Disaster recovery architecture should also reflect segmented dependencies. If the ERP platform fails over to another region, plant integration services must know how to reconnect, reauthenticate, and replay queued messages without corrupting transactions. Similarly, if a plant loses upstream connectivity, local operations should continue within defined limits while data is buffered for later reconciliation.
- Use multi-region ERP and integration designs for critical manufacturing processes where business interruption costs are high.
- Implement queue-based decoupling for telemetry, event, and batch synchronization workloads.
- Maintain immutable backups for configuration, integration definitions, and critical operational data stores.
- Test regional failover, plant isolation scenarios, and message replay procedures as part of operational continuity planning.
- Instrument every critical path with service-level indicators for latency, error rates, queue depth, and dependency health.
Cost, scalability, and interoperability tradeoffs executives should understand
Segmentation does introduce architectural overhead. There are more policies to manage, more observability requirements, and sometimes more network and integration components. However, the alternative is usually more expensive over time because unsegmented environments create incident costs, audit friction, recovery delays, and duplicated engineering effort.

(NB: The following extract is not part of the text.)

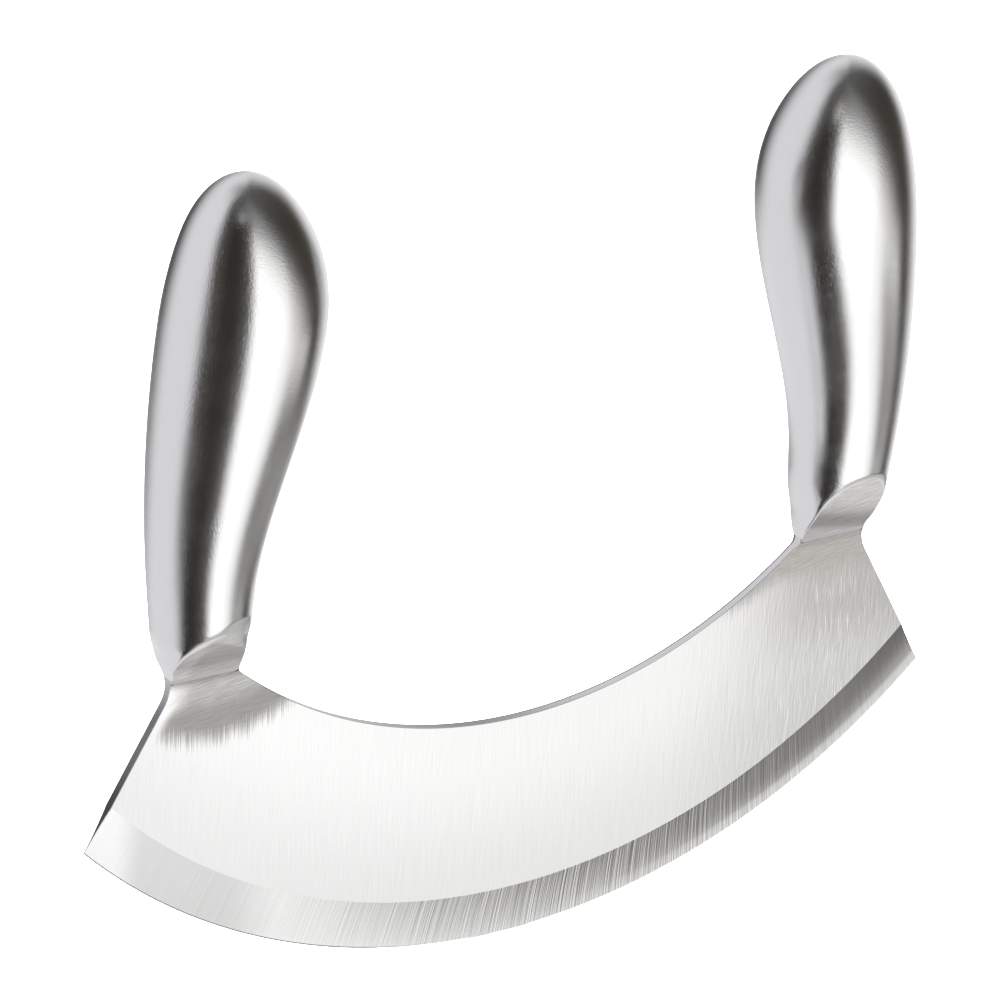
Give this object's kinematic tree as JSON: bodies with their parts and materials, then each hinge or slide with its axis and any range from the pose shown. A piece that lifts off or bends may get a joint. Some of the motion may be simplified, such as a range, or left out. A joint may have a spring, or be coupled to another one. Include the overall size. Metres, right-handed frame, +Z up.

Executives should evaluate segmentation investments against measurable outcomes: reduced downtime exposure, faster plant onboarding, lower change failure rates, improved audit readiness, and better cloud cost governance. A well-structured architecture also supports enterprise interoperability by making it easier to connect new SaaS platforms, analytics services, and supplier ecosystems without redesigning the core environment.
Scalability depends on standardization. If every plant requires custom routing, custom identity rules, and custom deployment scripts, the organization will hit an operational ceiling. If instead the enterprise adopts a connected operations architecture with reusable patterns, it can scale ERP modernization and plant connectivity with far less friction.
Executive recommendations for manufacturing leaders
First, treat manufacturing cloud infrastructure segmentation as a strategic operating model decision, not a network cleanup project. It should be sponsored jointly by enterprise architecture, ERP leadership, plant operations, security, and platform engineering.
Second, define a reference architecture that separates ERP, plant integration, shared platform services, partner connectivity, and recovery services. Then enforce that model through infrastructure as code, policy automation, and standardized deployment pipelines.
Third, align segmentation with resilience objectives. Every critical data flow should have documented recovery behavior, observability coverage, and tested continuity procedures. Finally, measure success through operational metrics such as deployment lead time, incident containment, recovery performance, and plant onboarding speed rather than through infrastructure counts alone.